DATA EXCERPT —
-- BEGIN --

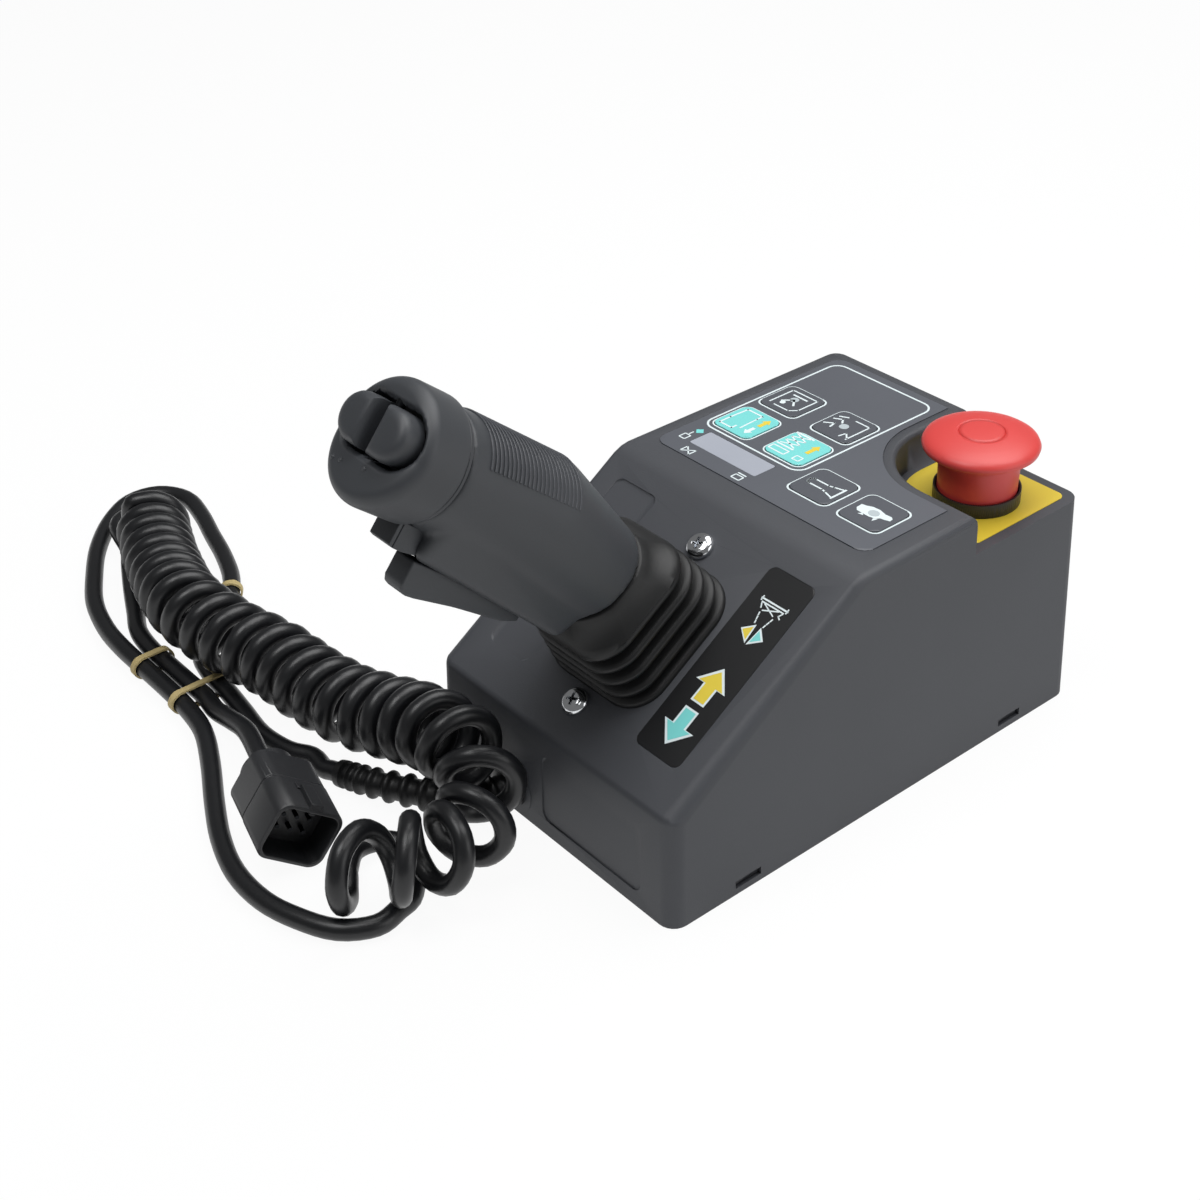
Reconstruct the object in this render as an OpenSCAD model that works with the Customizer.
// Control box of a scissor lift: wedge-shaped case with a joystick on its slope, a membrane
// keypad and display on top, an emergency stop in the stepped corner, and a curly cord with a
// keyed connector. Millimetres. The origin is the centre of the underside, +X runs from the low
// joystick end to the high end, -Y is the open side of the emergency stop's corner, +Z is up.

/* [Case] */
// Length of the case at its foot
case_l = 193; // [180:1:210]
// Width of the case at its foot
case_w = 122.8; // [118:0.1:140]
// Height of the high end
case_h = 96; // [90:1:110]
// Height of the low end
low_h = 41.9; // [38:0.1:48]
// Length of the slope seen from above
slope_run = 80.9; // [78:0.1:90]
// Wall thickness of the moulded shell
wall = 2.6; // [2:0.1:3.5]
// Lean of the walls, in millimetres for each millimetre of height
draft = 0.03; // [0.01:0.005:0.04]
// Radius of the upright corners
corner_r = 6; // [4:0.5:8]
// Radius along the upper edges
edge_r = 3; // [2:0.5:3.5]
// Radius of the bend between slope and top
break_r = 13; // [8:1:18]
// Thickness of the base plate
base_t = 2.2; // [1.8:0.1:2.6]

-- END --

SHORT TASK — Print the material above verbatim, first line through the line containing "corner, +Z is up.", both included.

TASK RESPONSE —
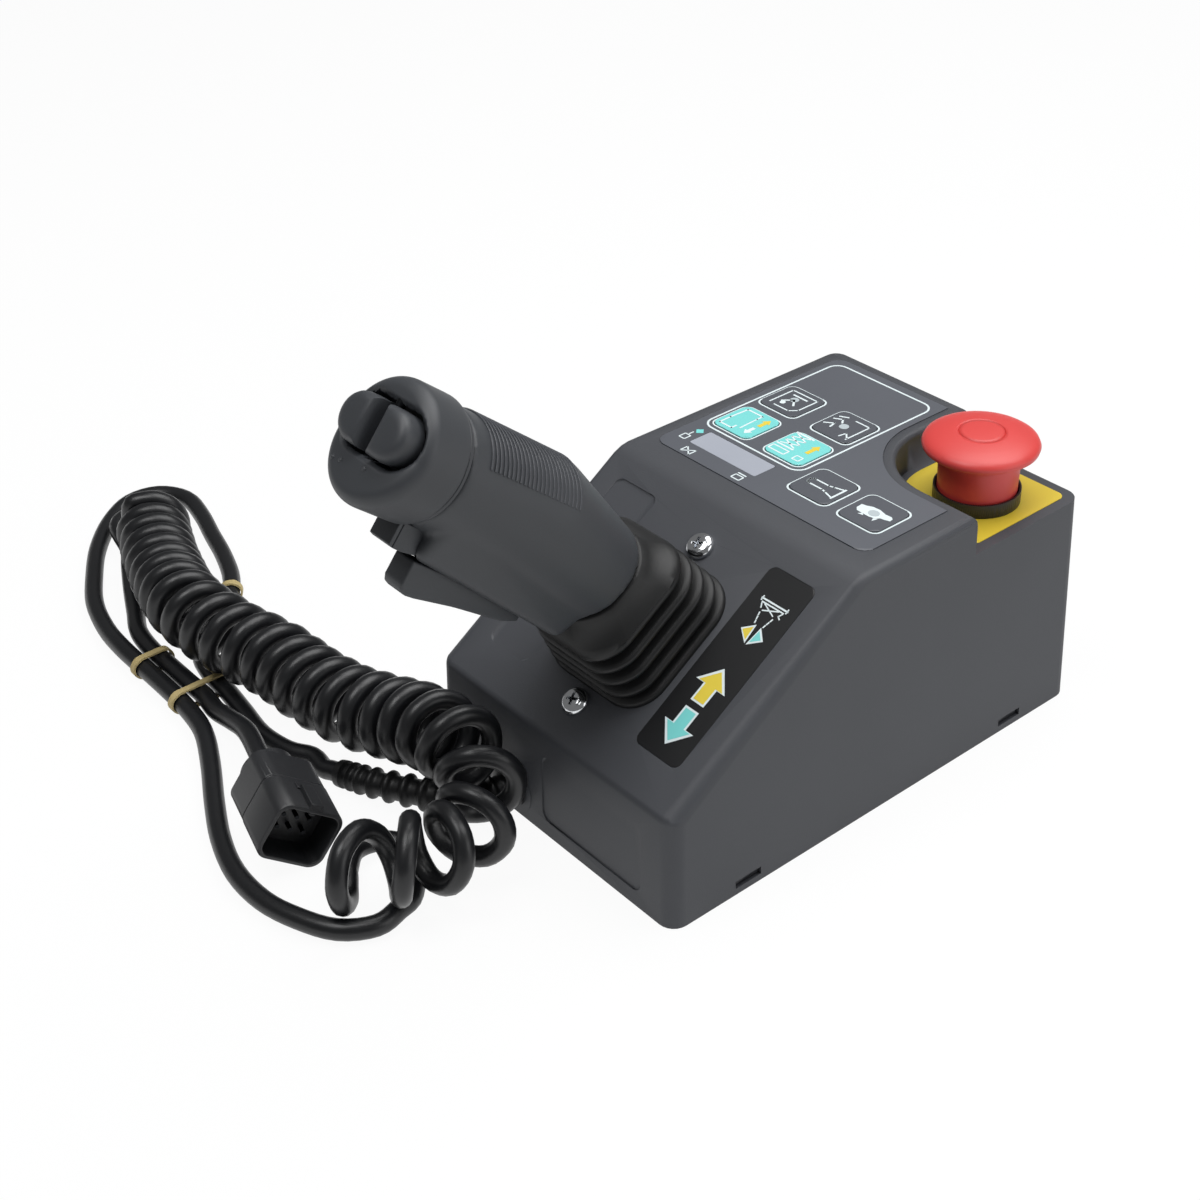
Reconstruct the object in this render as an OpenSCAD model that works with the Customizer.
// Control box of a scissor lift: wedge-shaped case with a joystick on its slope, a membrane
// keypad and display on top, an emergency stop in the stepped corner, and a curly cord with a
// keyed connector. Millimetres. The origin is the centre of the underside, +X runs from the low
// joystick end to the high end, -Y is the open side of the emergency stop's corner, +Z is up.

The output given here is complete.